REQUIRED TASK — Starting at the line that contains "limbs = grow_limbs()", copy every line down to the line that contains "obj.matrix_parent_inverse = Matrix.Identity(4)", inclusive, exactly as it stands. Omit all other lines.

DATA EXCERPT —
###

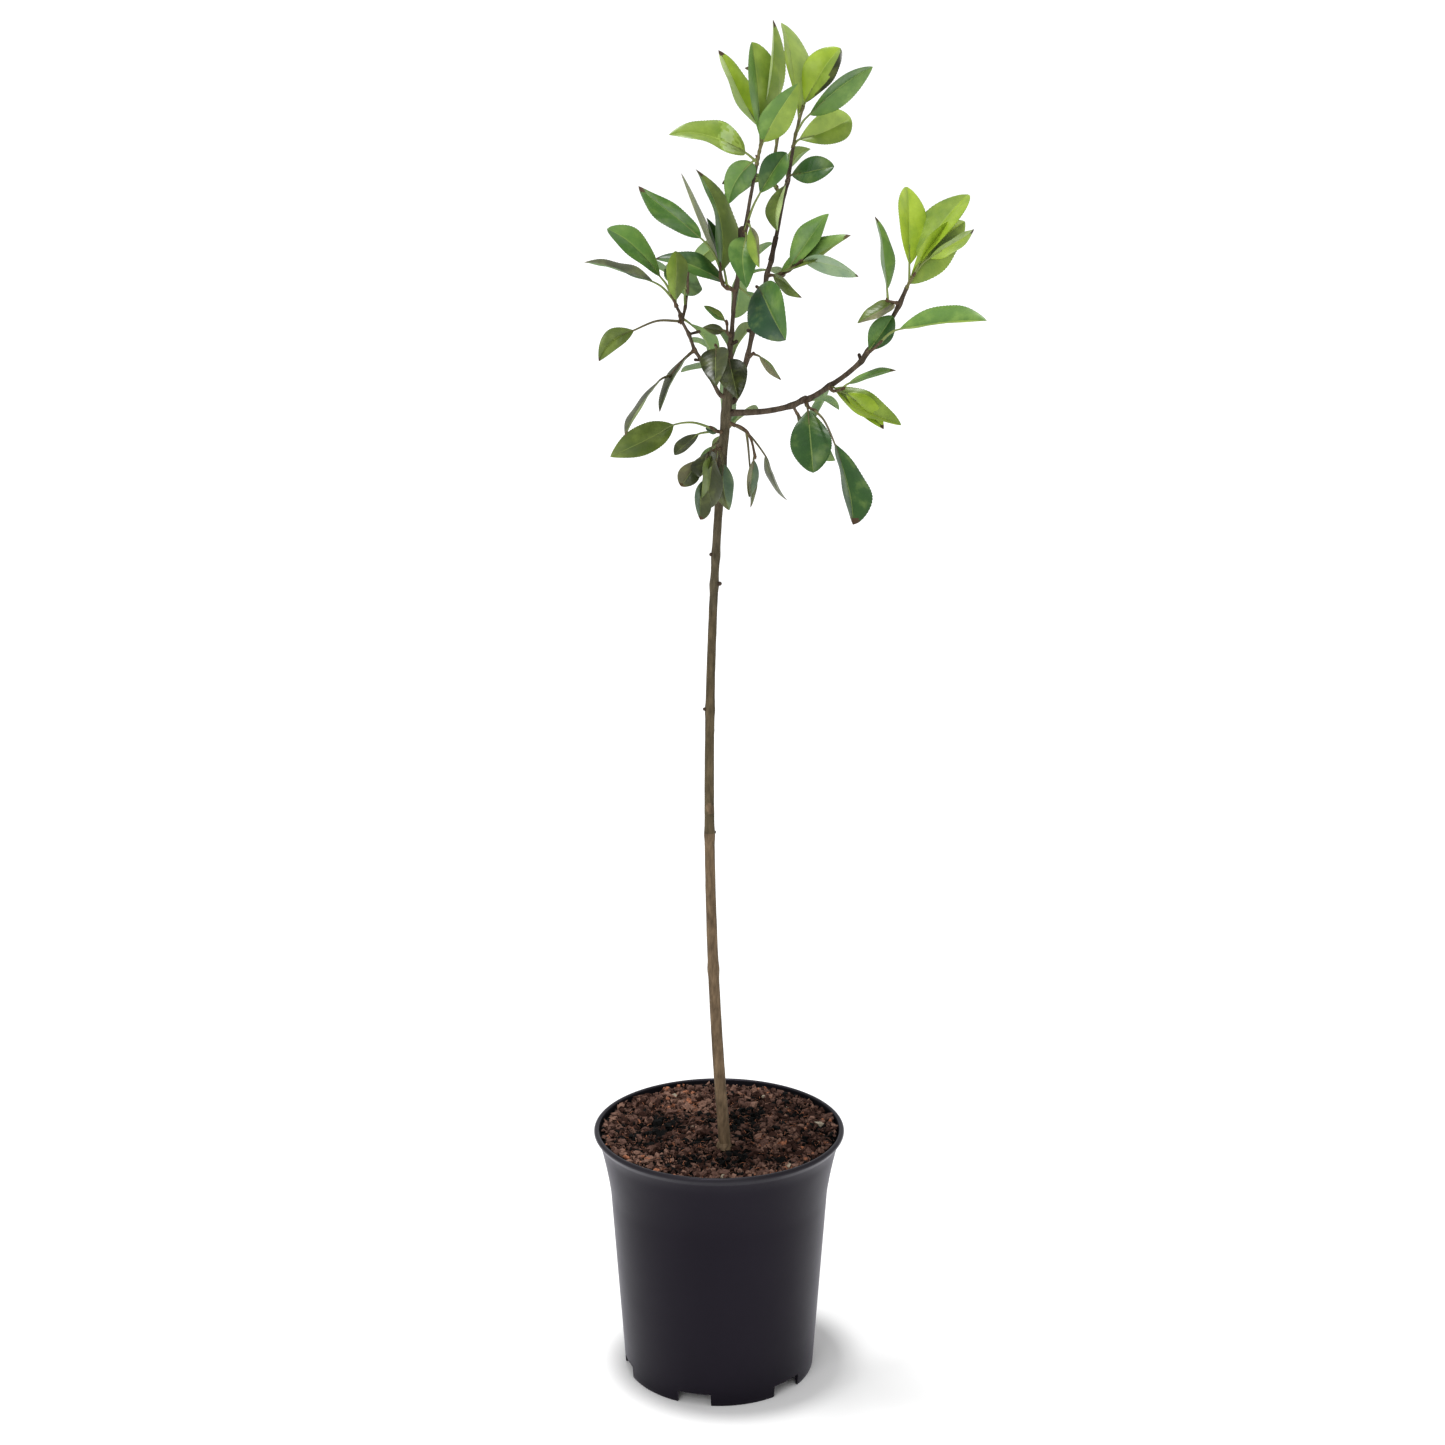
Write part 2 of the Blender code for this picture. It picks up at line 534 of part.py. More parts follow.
def blade_shell(leaf):
    """A closed skin that stands off the blade by the clearance, for testing what comes near it."""
    upper = blade_sheet(leaf, CLEARANCE)
    lower = blade_sheet(leaf, -CLEARANCE)
    count = len(upper)
    faces = sheet_faces(LEAF_ROWS + 1, 3) + sheet_faces(LEAF_ROWS + 1, 3, count)
    for column in (0, 2):
        rim = [row * 3 + column for row in range(LEAF_ROWS + 1)]
        faces += [(a, b, b + count, a + count) for a, b in zip(rim, rim[1:])]
    for row in (0, LEAF_ROWS):
        rim = [row * 3 + column for column in range(3)]
        faces += [(a, b, b + count, a + count) for a, b in zip(rim, rim[1:])]
    return BVHTree.FromPolygons(upper + lower, faces)


def tube_shell(path, radii, margin):
    """A four-sided skin round a path, for the same test."""
    points = []
    for index, (place, radius) in enumerate(zip(path, radii)):
        ahead = path[min(index + 1, len(path) - 1)] - path[max(index - 1, 0)]
        side = ahead.orthogonal().normalized()
        other = ahead.normalized().cross(side)
        reach = (radius + margin) * math.sqrt(2.0)
        points += [place + way * reach for way in (side, other, -side, -other)]
    faces = []
    for ring in range(len(path) - 1):
        for corner in range(4):
            after = (corner + 1) % 4
            low = ring * 4
            faces.append((low + corner, low + after, low + 4 + after, low + 4 + corner))
    return BVHTree.FromPolygons(points, faces)


def stalk_shell(leaf, first=0, margin=CLEARANCE / 2):
    path = leaf.stalk[first:]
    return tube_shell(path, [PETIOLE_RADIUS] * len(path), margin)


def leaf_clears(leaf, name, taken):
    """True where the leaf and its stalk keep clear of every limb and of every other mass."""
    blade = BVHTree.FromPolygons(blade_sheet(leaf), sheet_faces(LEAF_ROWS + 1, 3))
    stalk = stalk_shell(leaf, 1, 0.0)
    for owner, skin in taken:
        if owner != name and (blade.overlap(skin) or stalk.overlap(skin)):
            return False
    return True


def leaf_places(count):
    """Where along the twig each leaf stands. A single leaf stands at the twig's tip."""
    return tapered(FIRST_LEAF, 1.0, count) if count > 1 else [1.0]


def grow_leaves(mass, twig, taken):
    """The leaves of one mass. A leaf that meets something swings aside, or is skipped."""
    leaves = []
    front = 1.0 if mass.lean >= 0 else -1.0
    places = leaf_places(len(mass.leaves))
    for place, form, row, chance in zip(places, mass.forms, mass.leaves, leaf_draws(mass)):
        node, _ = point_along(twig, place)
        tilt, draws = chance
        for swing in SWINGS:
            leaf = place_leaf(node, FORMS[form], *row, tilt + swing, front, draws)
            if leaf_clears(leaf, mass.name, taken):
                leaves.append(leaf)
                break
    return leaves


def grow_masses(limbs):
    """The twig and the leaves of every mass."""
    twigs = {mass.name: twig_path(mass, limbs) for mass in MASSES}
    radii = tapered(TWIG_RADIUS, TWIG_TIP_RADIUS, TWIG_RINGS + 1)
    tubes = list(limbs.items()) + [(name, (path, radii)) for name, path in twigs.items()]
    taken = [(name, tube_shell(*limb, CLEARANCE / 2)) for name, limb in tubes]
    grown = []
    for mass in MASSES:
        leaves = grow_leaves(mass, twigs[mass.name], taken)
        for leaf in leaves:
            taken += [(mass.name, blade_shell(leaf)), (mass.name, stalk_shell(leaf))]
        grown.append((mass, twigs[mass.name], leaves))
    return grown


# Solids of the masses

def leaf_solid(leaf, name, collection):
    """A thin closed blade: a grid shaped by the rule, with a thickness."""
    mesh = bpy.data.meshes.new(name)
    mesh.from_pydata(blade_sheet(leaf), [], sheet_faces(LEAF_ROWS + 1, 3))
    blade = add_object(name, mesh, collection, None)
    thick = blade.modifiers.new("thickness", "SOLIDIFY")
    thick.thickness = LEAF_THICKNESS
    thick.offset = 0.0
    solid = welded(evaluated_mesh(blade))
    bpy.data.objects.remove(blade)
    return add_object(name, solid, collection, None)


def largest_body(mesh):
    """Keeps the largest closed skin of the mesh: loose scraps and sealed hollows go."""
    shape = bmesh.new()
    shape.from_mesh(mesh)
    left = set(shape.faces)
    bodies = []
    while left:
        body = set()
        front = [next(iter(left))]
        while front:
            face = front.pop()
            if face in body:
                continue
            body.add(face)
            front.extend(near for edge in face.edges for near in edge.link_faces if near not in body)
        left -= body
        bodies.append(body)
    keep = max(bodies, key=len)
    scraps = [face for body in bodies if body is not keep for face in body]
    bmesh.ops.delete(shape, geom=scraps, context="FACES")
    bmesh.ops.triangulate(shape, faces=shape.faces)
    shape.to_mesh(mesh)
    shape.free()
    return mesh


def make_mass(mass, path, leaves, parts):
    colour = mixed(YOUNG_LEAF_COLOUR, OLD_LEAF_COLOUR, mass.age)
    material = principled(mass.name, colour, LEAF_ROUGHNESS)
    radii = tapered(TWIG_RADIUS, TWIG_TIP_RADIUS, len(path))
    twig = tube(mass.name + "_twig", path, radii, TWIG_SIDES, parts, material)
    pieces = new_collection(mass.name + "_pieces")
    for index, leaf in enumerate(leaves):
        leaf_solid(leaf, f"blade_{index}", pieces)
        tube(f"stalk_{index}", leaf.stalk, [PETIOLE_RADIUS] * len(leaf.stalk), TWIG_SIDES, pieces, None)
    join = twig.modifiers.new("join", "BOOLEAN")
    join.operation = "UNION"
    join.operand_type = "COLLECTION"
    join.collection = pieces
    join.solver = "EXACT"
    solid = largest_body(evaluated_mesh(twig))
    for thing in list(pieces.objects) + [twig]:
        bpy.data.objects.remove(thing)
    bpy.data.collections.remove(pieces)
    add_object(mass.name, solid, parts, material)


def mixed(first, last, part):
    return tuple(a + (b - a) * part for a, b in zip(first, last))


def main():
    clear_scene()
    parts = new_collection(NAME)
    bark = principled("bark", BARK_COLOUR, BARK_ROUGHNESS)
    limbs = grow_limbs()
    for name, (path, radii) in limbs.items():
        tube(name, path, radii, TRUNK_SIDES if name == "trunk" else LIMB_SIDES, parts, bark)
    for mass, path, leaves in grow_masses(limbs):
        make_mass(mass, path, leaves, parts)
    make_compost(parts)
    make_pot(parts, new_collection("cutters"))


main()
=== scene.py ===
import json
import math
import random
from collections import namedtuple

import bmesh
import bpy
import numpy as np
from mathutils import Matrix, Vector, noise
from mathutils.bvhtree import BVHTree

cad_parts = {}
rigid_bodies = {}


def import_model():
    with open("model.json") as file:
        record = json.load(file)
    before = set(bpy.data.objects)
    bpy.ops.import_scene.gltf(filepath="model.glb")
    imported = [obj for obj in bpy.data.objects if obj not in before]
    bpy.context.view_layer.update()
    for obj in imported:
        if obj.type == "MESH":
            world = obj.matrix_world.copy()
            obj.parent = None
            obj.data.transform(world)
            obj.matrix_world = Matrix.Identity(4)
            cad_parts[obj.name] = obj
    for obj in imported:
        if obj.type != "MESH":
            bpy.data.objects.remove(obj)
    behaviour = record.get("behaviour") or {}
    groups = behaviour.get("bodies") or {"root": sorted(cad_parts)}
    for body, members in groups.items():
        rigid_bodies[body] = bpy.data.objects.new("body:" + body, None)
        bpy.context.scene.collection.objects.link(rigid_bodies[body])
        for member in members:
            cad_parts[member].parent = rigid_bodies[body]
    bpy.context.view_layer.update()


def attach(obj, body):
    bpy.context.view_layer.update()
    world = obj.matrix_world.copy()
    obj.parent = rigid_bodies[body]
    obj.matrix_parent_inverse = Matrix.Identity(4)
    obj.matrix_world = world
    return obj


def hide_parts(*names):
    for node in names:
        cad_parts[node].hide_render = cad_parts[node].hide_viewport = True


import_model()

# The tree's sizes and its rule, as the source has them

GAP = 0.0003
POT_HEIGHT = 0.226
RIM_RADIUS = 0.1105
BODY_TOP_RADIUS = 0.0957
FOOT_RADIUS = 0.0845
COLLAR_FOOT = 0.162
COLLAR_CURVE = 1.35
WALL = 0.0024
LIP_RADIUS = 0.0022
LIP_DEPTH = 0.007
LIP_WIDTH = 0.0048
FLOOR_TOP = 0.015
FLOOR_THICKNESS = 0.0025
HUB_RADIUS = 0.020
NOTCHES = 6
NOTCH_WIDTH = 0.030
NOTCH_HEIGHT = 0.011
NOTCH_INNER_RADIUS = 0.074
NOTCH_FIRST_ANGLE = -75.0
DRAIN_RADIUS = 0.0045
DRAIN_CIRCLE = 0.062
SOIL_TOP = 0.221
SOIL_FLAT_RADIUS = 0.062

TRUNK_FOOT = Vector((0.005, -0.035, SOIL_TOP + GAP))
TRUNK_ELBOW = Vector((-0.0225, -0.035, 0.564))
TRUNK_TOP = Vector((0.008, -0.035, 0.880))
TRUNK_FLARE_RADIUS = 0.0080
TRUNK_FLARE_HEIGHT = 0.016
TRUNK_FOOT_RADIUS = 0.0054
TRUNK_WAIST_RADIUS = 0.0033
TRUNK_FORK_RADIUS = 0.0042
TRUNK_WAIST = 0.80
TRUNK_RINGS = 18
LIMB_RINGS = 8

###

RESPONSE TO THIS TASK —
    limbs = grow_limbs()
    for name, (path, radii) in limbs.items():
        tube(name, path, radii, TRUNK_SIDES if name == "trunk" else LIMB_SIDES, parts, bark)
    for mass, path, leaves in grow_masses(limbs):
        make_mass(mass, path, leaves, parts)
    make_compost(parts)
    make_pot(parts, new_collection("cutters"))


main()
=== scene.py ===
import json
import math
import random
from collections import namedtuple

import bmesh
import bpy
import numpy as np
from mathutils import Matrix, Vector, noise
from mathutils.bvhtree import BVHTree

cad_parts = {}
rigid_bodies = {}


def import_model():
    with open("model.json") as file:
        record = json.load(file)
    before = set(bpy.data.objects)
    bpy.ops.import_scene.gltf(filepath="model.glb")
    imported = [obj for obj in bpy.data.objects if obj not in before]
    bpy.context.view_layer.update()
    for obj in imported:
        if obj.type == "MESH":
            world = obj.matrix_world.copy()
            obj.parent = None
            obj.data.transform(world)
            obj.matrix_world = Matrix.Identity(4)
            cad_parts[obj.name] = obj
    for obj in imported:
        if obj.type != "MESH":
            bpy.data.objects.remove(obj)
    behaviour = record.get("behaviour") or {}
    groups = behaviour.get("bodies") or {"root": sorted(cad_parts)}
    for body, members in groups.items():
        rigid_bodies[body] = bpy.data.objects.new("body:" + body, None)
        bpy.context.scene.collection.objects.link(rigid_bodies[body])
        for member in members:
            cad_parts[member].parent = rigid_bodies[body]
    bpy.context.view_layer.update()


def attach(obj, body):
    bpy.context.view_layer.update()
    world = obj.matrix_world.copy()
    obj.parent = rigid_bodies[body]
    obj.matrix_parent_inverse = Matrix.Identity(4)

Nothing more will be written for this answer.